I need more context about the deal rationale as I expect some patterns and trends may be identified. I would bet on a prioritization of synergies over treating them as equally important. What are the needs of the acquiring company and why does the management believe the transaction will be valuable? The leadership or steering committee should be able to set priorities and key expectations.
I’m guessing that a group of synergies would include broad categories, such as revenue generating or cost cutting synergies? Or are your groupings more narrowly defined – like HR -acquiring talent for R&D? Some synergies might be industry specific, like a case of industry consolidation. Considering that each transaction is unique, then synergies are likely to be varied as well. Some might be business critical whereas others are only ‘nice to have.’
I agree with the last post it all depend. What is critical, though, is that management has an understanding of the synergies or the why. It should be crystal clear why the acquisition is done. To say: Oh, we will have synergies…blah blah blah – will not work. We will synergies because we only need one of the two sales teams, etc.

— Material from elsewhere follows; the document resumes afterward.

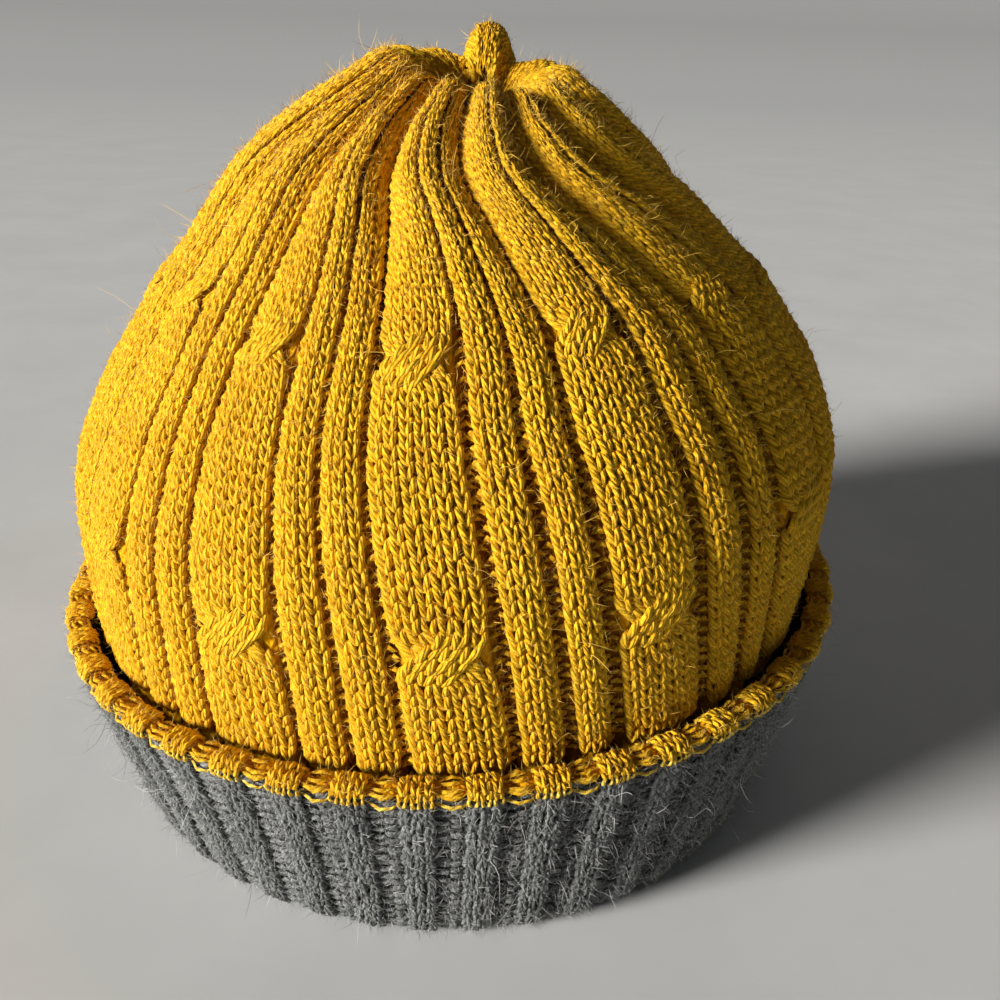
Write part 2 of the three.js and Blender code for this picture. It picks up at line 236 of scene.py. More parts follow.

I would think this very much depends on the business we are talking about; also I agree with Becky that the original deal rationale will drive this as well. Acquiring a turnaround case in manufacturing will have a different synergy focus than a market extension case in a service-driven industry. I suppose what is always true is that combining the know-how of both sides and making people work together is a key source for value creation
This will really depend on what the rationale for the deal is in the first place. if the focus was on growth, i would look to drive the revenue synergies first before looking at other opportunities. Some deals are driven based on cost synergies and therefore those become the focus early on in such deals.